▶ _Data segment_:
* START *

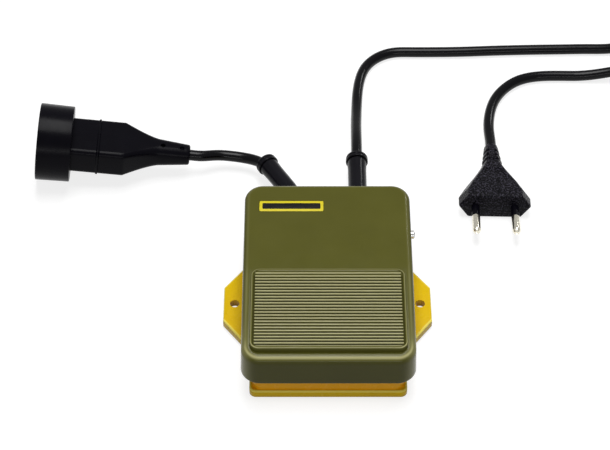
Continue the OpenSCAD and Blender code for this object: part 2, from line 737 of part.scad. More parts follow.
module brown_wires() {
  y = bracket_y + bracket_t;
  color("saddlebrown") wires([for (s = [-1, 1])
    concat(wire_start(s * (lead_x - core_x)),
           [[switch_x + s * wire_side, y + 1.2, (lead_z + wire_z) / 2],
            [switch_x + s * wire_side, y - bracket_t, wire_z + 0.4],
            [switch_x + s * (wire_side - wire_d), switch_y, wire_z],
            [switch_x + s * terminal_x, switch_y, wire_z]])]);
}

module blue_wires() {
  z = floor_z + block_size.z / 2;
  color("royalblue") wires([
    concat(wire_start(-lead_x - core_x), [[block_at.x, 22, z], [block_at.x, 16, z],
                                          [block_at.x, block_at.y + 3.5, z]]),
    concat(wire_start(lead_x + core_x), [[18, 24, 7.5], [18, 14, 5], [15, 3, 4.2], [8, -6, 4.2],
                                         [-2, -12, 4.6], [-11, -14, 6.5], [-16, -12.6, z - 0.4],
                                         [block_at.x, -9.5, z],
                                         [block_at.x, block_at.y - 3.5, z]])]);
}

module pedal_cover() {
  color("olivedrab") difference() {
    union() {
      difference() {
        union() {
          cover_shell();
          tread();
        }
        tread_grooves();
      }
      for (s = [-1, 1]) translate([s * hinge_boss_x(), hinge_y, hinge_z])
        rod_x(2 * lug_r, cover_inner_w / 2 - tray_w / 2 - seat_gap + 1);
      pillar(0, switch_y, pin_top + seat_gap + 0.1, 6);
      difference() {
        pillar(0, spring_y, spring_top_z - spring_cup_h, spring_d + 3);
        translate([0, spring_y, 0]) cylinder(d = spring_d + 2 * seat_gap, h = spring_top_z + seat_gap);
      }
      for (x = [-1, 1]) {
        rib(x * 24, toe_stop_y, tray_top + seat_gap + toe_drop());
        rib(x * 24, heel_stop_y, lid_z + seat_gap);
      }
    }
    translate([0, hinge_y, hinge_z]) rod_x(axle_d + 2 * axle_gap, cover_w + 2);
    for (x = [-lead_x, lead_x]) sleeve_notch(x);
    translate([label_at.x, label_at.y, crown(label_at.y) - label_depth])
      rotate([atan(heel_slope), 0, 0]) linear_extrude(5) plate(label_size.x, label_size.y, 0.8);
  }
}
// Middle of a hinge boss, which starts just clear of the tray and ends in the cover's wall
function hinge_boss_x() = (tray_w / 2 + seat_gap + cover_inner_w / 2 + 1) / 2;
// How far the cover's toe stop comes down over the full travel
function toe_drop() = (hinge_y - toe_stop_y) * sin(travel);

// The cover's shell: a drafted wall, a rounded upper edge and a crown with a fold
module cover_shell() {
  half = 2 * corner_steps + 3;
  heel_cap = [for (i = [0 : half]) i];
  toe_cap = concat([for (i = [half : len(plan(0)) - 1]) i], [0]);
  inner = edge_rings(cover_draft + cover_wall, cover_wall, cover_edge - 1);
  skin(concat(edge_rings(cover_draft, 0, cover_edge),
              [level_ring(0, hem_z), level_ring(cover_wall, hem_z)],
              [for (i = [edge_steps : -1 : 0]) inner[i]]),
       [heel_cap, toe_cap], [heel_cap, toe_cap]);
}

// The raised tread, whose upper face carries on the slope of the heel
module tread() {
  y0 = tread_y - tread_size.y;
  intersection() {
    translate([0, tread_y - tread_size.y / 2, 0]) linear_extrude(crown_z * 2)
      plate(tread_size.x, tread_size.y, tread_r);
    rotate([90, 0, 90]) linear_extrude(cover_w, center = true)
      polygon([[y0, crown(y0) - 1], [tread_y, crown(tread_y) - 1], [tread_y, tread_z(tread_y)],
               [y0, tread_z(y0)]]);
  }
}

module tread_grooves() {
  intersection() {
    translate([0, tread_y - tread_size.y / 2, 0]) linear_extrude(crown_z * 2)
      plate(tread_size.x - 2 * tread_border, tread_size.y - 2 * tread_border,
            tread_r - tread_border);
    for (i = [0 : groove_n - 1])
      translate([0, tread_y - tread_border - rib_pitch * (i + 0.5), 0])
        translate([-cover_w / 2, -groove_w / 2, 0])
          translate([0, 0, tread_z(tread_y - tread_border - rib_pitch * (i + 0.5)) - groove_depth])
            cube([cover_w, groove_w, 5]);
  }
}

// A round pillar from a height up into the cover's crown
module pillar(x, y, z, d) {
  translate([x, y, z]) cylinder(d = d, h = ceiling_z(y) + cover_wall / 2 - z);
}

// A short stop rib from a height up into the cover's crown
module rib(x, y, z) {
  translate([x - stop_size.x / 2, y - stop_size.y / 2, z])
    cube([stop_size.x, stop_size.y, ceiling_z(y) + cover_wall / 2 - z]);
}

// Arched opening in the cover's heel that clears a bend sleeve
module sleeve_notch(x) {
  translate([x, cover_l / 2, lead_z]) rotate([90, 0, 0]) {
    cylinder(d = sleeve_end_d + 2, h = 3 * cover_wall, center = true);
    translate([-(sleeve_end_d + 2) / 2, -lead_z, -1.5 * cover_wall])
      cube([sleeve_end_d + 2, lead_z, 3 * cover_wall]);
  }
}

module coupler_lead() {
  color("black") tube(coupler_route, cord_d, 10);
}

module mains_lead_out() {
  color("black") tube(out_route, cord_d, 10);
}

module mains_lead_in() {
  color("black") tube(in_route, cord_d, 10);
}

// Smooth step from 0 to 1
function ease(v) = let (c = min(max(v, 0), 1)) c * c * (3 - 2 * c);

// Radius of the coil at a number of turns from its middle, with a smooth fold there
function coil_r(turns) = coil_inner
                         + coil_pitch * (sqrt(turns * turns + coil_fold * coil_fold) - coil_fold);

// Point of the coil after a number of turns: a spiral in, a climb of one layer and a spiral out
function coil_point(u) =
  let (a = 90 + coil_turn - 360 * u, half = coil_loops / 2, r = coil_r(u - half))
  coil_centre + [r * cos(a), r * sin(a), coil_pitch * ease(2 * (u - half) + 0.5)];

// Path of the coil, whose two ends run straight for one diameter
function coil_path() =
  let (n = round(coil_loops * coil_rings))
  concat([coil_start], [for (i = [0 : n]) coil_point(coil_loops * i / n)], [coil_end]);

// Least distance between stretches of a path that are more than half a turn apart
function least_gap(p) = min([for (i = [0 : len(p) - 1], j = [i + coil_rings / 2 : len(p) - 1])
                             norm(p[i] - p[j])]) - cord_d;

module mains_coil() {
  echo(str("Least gap of the coiled lead to itself: ", least_gap(coil_path()), " mm"));
  color("black") tube(coil_path(), cord_d, 6);
}

module coil_ties() {
  w = coil_outer - coil_inner + cord_d + 0.4;
  h = coil_pitch + cord_d + 0.2;
  color("dimgray") for (a = [90, -90])
    translate([coil_centre.x, coil_centre.y, tie_t + h / 2]) rotate([90, 0, a])
      translate([(coil_outer + coil_inner) / 2, 0, 0]) linear_extrude(tie_w, center = true)
        difference() {
          plate(w + 2 * tie_t, h + 2 * tie_t, 2);
          plate(w, h, 1.4);
        }
}

// Moves a piece of the coupler from its tail to its place, with its open face towards -X
module at_coupler() {
  translate(coupler_at) rotate([0, coupler_lean, 0]) translate([-coupler_len, 0, 0]) children();
}

// A rounded block along X
module block_x(x0, x1, w, h, r) {
  translate([x0, 0, 0]) rotate([90, 0, 90]) linear_extrude(x1 - x0) plate(w, h, r);
}

module coupler_front() {
  color("black") at_coupler() difference() {
    union() {
      rotate([0, 90, 0]) rotate_extrude()
        polygon([[0, 0], [coupler_od / 2 - collar_chamfer, 0], [coupler_od / 2, collar_chamfer],
                 [coupler_od / 2 - collar_taper, collar_len - collar_chamfer],
                 [coupler_od / 2 - collar_taper - collar_chamfer, collar_len], [0, collar_len]]);
      block_x(collar_len - 1, coupler_joint, coupler_body.x, coupler_body.y, 3.5);
      block_x(coupler_joint - 1, coupler_joint, coupler_body.x + 1, coupler_body.y + 1, 4);
    }
    rotate([0, 90, 0]) translate([0, 0, -1]) cylinder(d = recess_d, h = contact_z0 + 1);
    for (s = [-1, 1]) translate([contact_z0 - 1, s * pin_spacing / 2, 0])
      rotate([0, 90, 0]) cylinder(d = contact_od + 2 * fit_gap, h = coupler_len);
  }
}

module coupler_plate() {
  color("dimgray") at_coupler() translate([recess_depth, 0, 0]) rotate([0, 90, 0]) difference() {
    cylinder(d = recess_d - 2 * fit_gap, h = plate_t);
    for (s = [-1, 1]) translate([0, s * pin_spacing / 2, -1])
      cylinder(d = contact_id + 0.6, h = plate_t + 2);
  }
}

module coupler_contacts() {
  color("goldenrod") at_coupler() for (s = [-1, 1])
    translate([contact_z0, s * pin_spacing / 2, 0]) rotate([0, 90, 0]) difference() {
      cylinder(d = contact_od, h = contact_l);
      translate([0, 0, -1]) cylinder(d = contact_id, h = contact_l);
    }
}

// Section of the coupler across its length: a rounded rectangle of 8 points a corner
function coupler_ring(x, w, h, r) =
  [for (c = [[1, 1, 0], [-1, 1, 90], [-1, -1, 180], [1, -1, 270]],
        p = arc([c.x * (w / 2 - r), c.y * (h / 2 - r)], r, c.z, c.z + 90, 6)) [x, -p.x, p.y]];

module coupler_rear() {
  body = coupler_body;
  d = coupler_tail_d;
  run = coupler_tail_x - coupler_neck;
  color("black") at_coupler() difference() {
    loft(concat([coupler_ring(coupler_joint, body.x, body.y, 3.5),
                 coupler_ring(coupler_neck, body.x, body.y, 3.5)],
                [for (i = [1 : 6]) let (e = 1 - pow(1 - i / 6, 1.5))
                 coupler_ring(coupler_neck + run * i / 6, body.x + (d.x - body.x) * e,
                              body.y + (d.x - body.y) * e, 3.5)],
                [coupler_ring(coupler_len - 0.6, d.y, d.y, 3.2),
                 coupler_ring(coupler_len, d.y - 1, d.y - 1, 2.8)]));
    for (x = dimple_x) translate([coupler_len - x, dimple_y, d.y / 2 - 1]) cylinder(d = 2.4, h = d.x);
  }
}

// Moves a piece of the plug from its tail to its place, with its face towards -Y
module at_plug() {
  translate(plug_tail) rotate([-plug_tilt, 0, -plug_turn]) translate([0, -plug_size.y, 0]) children();
}

// Section of the plug: a flat hexagon with blunted corners
function plug_ring(y, w, h, flat) =
  let (c = [[w, 0], [flat, h], [-flat, h], [-w, 0], [-flat, -h], [flat, -h]] / 2, n = len(c))
  [for (i = [0 : n - 1], s = [-1, 1])
   let (p = c[i], q = c[(i + s + n) % n], b = min(1.2, norm(q - p) / 4), e = p + b * unit(q - p))
   [e.x, y, e.y]];

// Sections of the plug's ribbed tail
function tail_rings() =
  let (l = plug_size.y, w0 = plug_waist_w, w1 = plug_tail_d)
  [for (y = concat([for (g = plug_grooves, s = [-0.5, -0.25, 0.25, 0.5]) [g + s * plug_groove.x,
                   abs(s) < 0.4 ? plug_groove.y : 0]], [[l - 0.7, 0], [l, 0.7]]))
   let (v = (y[0] - plug_waist_y) / (l - plug_waist_y), w = w0 + (w1 - w0) * v - 2 * y[1],
        h = min(w, w1 + (9.6 - w1) * (1 - v) - 2 * y[1]))
   plug_ring(y[0], w, h, w * 0.55)];

module plug_body() {
  w = plug_size.x;
  h = plug_size.z;
  color("black") at_plug() difference() {
    loft(concat([plug_ring(0, w - 1.2, h - 1.2, plug_flat - 0.4), plug_ring(0.8, w, h, plug_flat),
                 plug_ring(plug_band, w, h, plug_flat),
                 plug_ring(plug_waist_y, plug_waist_w, 9.6, plug_waist_w * 0.55)],
                tail_rings()));
    for (s = [-1, 1]) translate([s * pin_spacing / 2, 0, 0]) rotate([90, 0, 0])
      translate([0, 0, -pin_root]) cylinder(d = pin_root_d + 2 * fit_gap, h = pin_root + 1);
  }
}

module plug_pins() {
  color("ivory") at_plug() for (s = [-1, 1])
    translate([s * pin_spacing / 2, 0, 0]) rotate([90, 0, 0]) {
      translate([0, 0, -pin_root]) cylinder(d = pin_root_d, h = pin_root);
      translate([0, 0, -eps]) cylinder(d = pin_d, h = pin_l - 1 + eps);
      translate([0, 0, pin_l - 1]) cylinder(d1 = pin_d, d2 = pin_d - 1.4, h = 1);
    }
}

base_tray();
base_feet();
inner_lid();
lid_screws();
hinge_axle();
return_spring();
microswitch_body();
microswitch_terminals();
microswitch_screws();
terminal_block();
terminal_insert();
terminal_screws();
clamp_bars();
clamp_screws();
sleeve_left();
sleeve_right();
lead_ends();
brown_wires();
blue_wires();
pedal_cover();
push_pin();
microswitch_button();
coupler_lead();
coupler_front();
coupler_rear();
coupler_plate();
coupler_contacts();
mains_lead_out();
mains_coil();
coil_ties();
mains_lead_in();
plug_body();
plug_pins();
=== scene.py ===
"""Looks of a mains foot switch: a ribbed pedal cover over a base, with a coupler and a plug.

Every class below is one sub-assembly. It holds its sizes in millimetres, builds its surfaces
with numpy in the frame's own axes, and dresses them. Meshes are written in metres.
"""

from __future__ import annotations

import functools
import logging
import math
from dataclasses import dataclass, field
from enum import Enum
from typing import Sequence

import bmesh
import bpy
import numpy as np
from numpy.typing import NDArray
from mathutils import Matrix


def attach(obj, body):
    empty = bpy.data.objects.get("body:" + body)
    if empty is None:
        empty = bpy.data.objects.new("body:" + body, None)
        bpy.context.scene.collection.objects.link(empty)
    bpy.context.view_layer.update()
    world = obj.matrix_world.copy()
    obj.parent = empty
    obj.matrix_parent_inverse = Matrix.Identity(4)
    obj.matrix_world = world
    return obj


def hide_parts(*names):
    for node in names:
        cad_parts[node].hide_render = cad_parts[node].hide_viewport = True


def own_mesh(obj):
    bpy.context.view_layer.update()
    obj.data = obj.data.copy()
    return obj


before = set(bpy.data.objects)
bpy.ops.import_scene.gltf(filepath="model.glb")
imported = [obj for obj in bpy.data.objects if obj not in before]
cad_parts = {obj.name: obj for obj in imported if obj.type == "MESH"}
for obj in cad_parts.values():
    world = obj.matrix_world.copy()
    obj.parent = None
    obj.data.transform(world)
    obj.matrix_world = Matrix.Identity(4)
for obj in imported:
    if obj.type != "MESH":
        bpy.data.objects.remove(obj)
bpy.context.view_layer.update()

LOG = logging.getLogger("foot_switch")
MM = 0.001
EPS = 1e-7

Array = NDArray[np.float64]
Object = bpy.types.Object
Material = bpy.types.Material
Tree = bpy.types.NodeTree
Socket = bpy.types.NodeSocket

# Places and sizes that more than one sub-assembly uses, in millimetres and degrees.
LEAD_X, LEAD_Z = 15.2, 9.5
PLUG_TAIL = (82.8, 108.0, 3.7)
PLUG_TURN, PLUG_TILT = 1.5, 4.618
COUPLER_TAIL = (-67.4, 95.6, 10.904)
COUPLER_LEAN = 7.3
HINGE = (29.5, 23.0)
AXLE_D = 4.0
SPRING_Y, SPRING_D = -31.0, 12.0
TRAVEL = 5.0


# ---------------------------------------------------------------- shapes


def unit(vectors: Array) -> Array:
    """Returns vectors divided by their lengths."""
    return vectors / np.linalg.norm(vectors, axis=-1, keepdims=True)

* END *

▶ _Problem requirements_: Return verbatim the lines that run from the line containing "obj.matrix_world = world" through the line containing "before = set(bpy.data.objects)", inclusive.

▶ _Task solution_:
    obj.matrix_world = world
    return obj


def hide_parts(*names):
    for node in names:
        cad_parts[node].hide_render = cad_parts[node].hide_viewport = True


def own_mesh(obj):
    bpy.context.view_layer.update()
    obj.data = obj.data.copy()
    return obj


before = set(bpy.data.objects)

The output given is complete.